Summary
Alpine fog clings to a meadow that has suckled cows since time immemorial, yet the parchment clutched by the stoic bailiff insists the grass belongs to the Duke’s ledger; counter-parchment flourishes in the calloused grip of the peasants, inked with the same seal but proclaiming eternal commons. Thus erupts a war of bells and bellows: milk-pails become shields, scythes turn into crescent halberds, and the mountain itself seems to inhale the sulfur of human wrath. Viktor Gehring’s weather-cracked face, all fissures like sun-baked glacier ice, embodies a shepherd forced to strategize like a field marshal; opposite him, Curt Gerdes’ bailiff glides through frame in velvet that drinks the light, a man convinced that property is poetry written with a sword.
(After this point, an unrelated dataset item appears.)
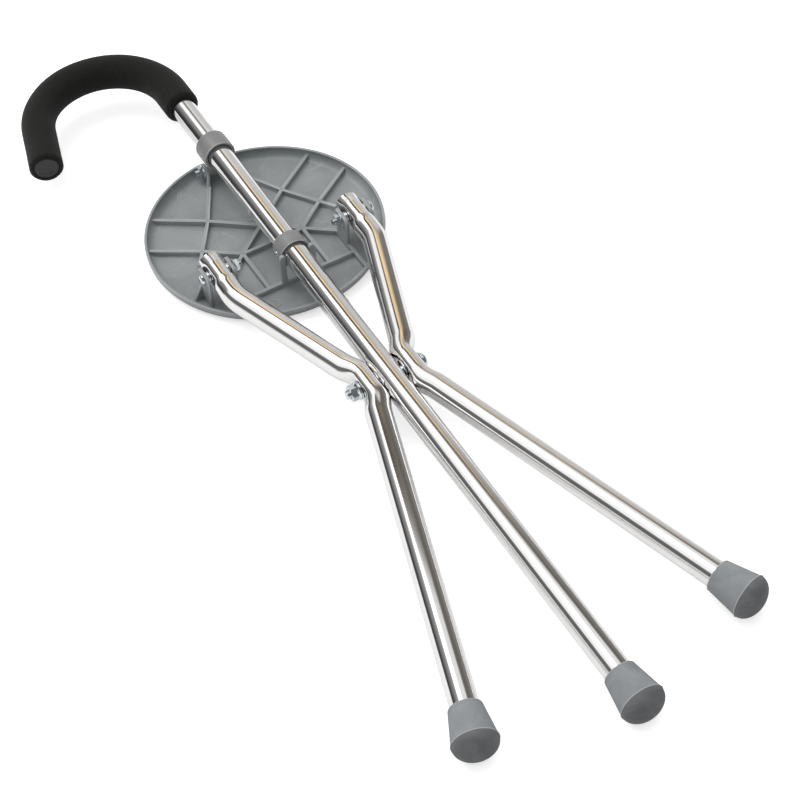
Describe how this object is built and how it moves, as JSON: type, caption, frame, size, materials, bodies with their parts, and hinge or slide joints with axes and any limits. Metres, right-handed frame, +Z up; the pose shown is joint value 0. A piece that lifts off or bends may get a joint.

Katharina Schratt, luminous even under layers of homespun, mothers both calves and rebellion, her gaze a quiet glacier calving into revolt. As trumpets carved from ox-horns echo across ravines, the narrative spirals from pastoral idyll to blood-smeared feud, climaxing in a nocturnal cattle-drive that resembles a funeral cortege for feudalism itself: torches carve orange scars across the screen, herds low like foghorns of the dispossessed, and ducal legitimacy dissolves beneath cloven hooves. When dawn finally rinses the peaks in rose, the survivors inherit not land but the vertiginous knowledge that every deed is a palimpsest, every law a rorschach blot of power.
Synopsis
A power struggle between mountain peasants who have been raising milk cows on common land and a village bailiff trying to gain power driving them off the land. Both have a ducal documents that states the opposite.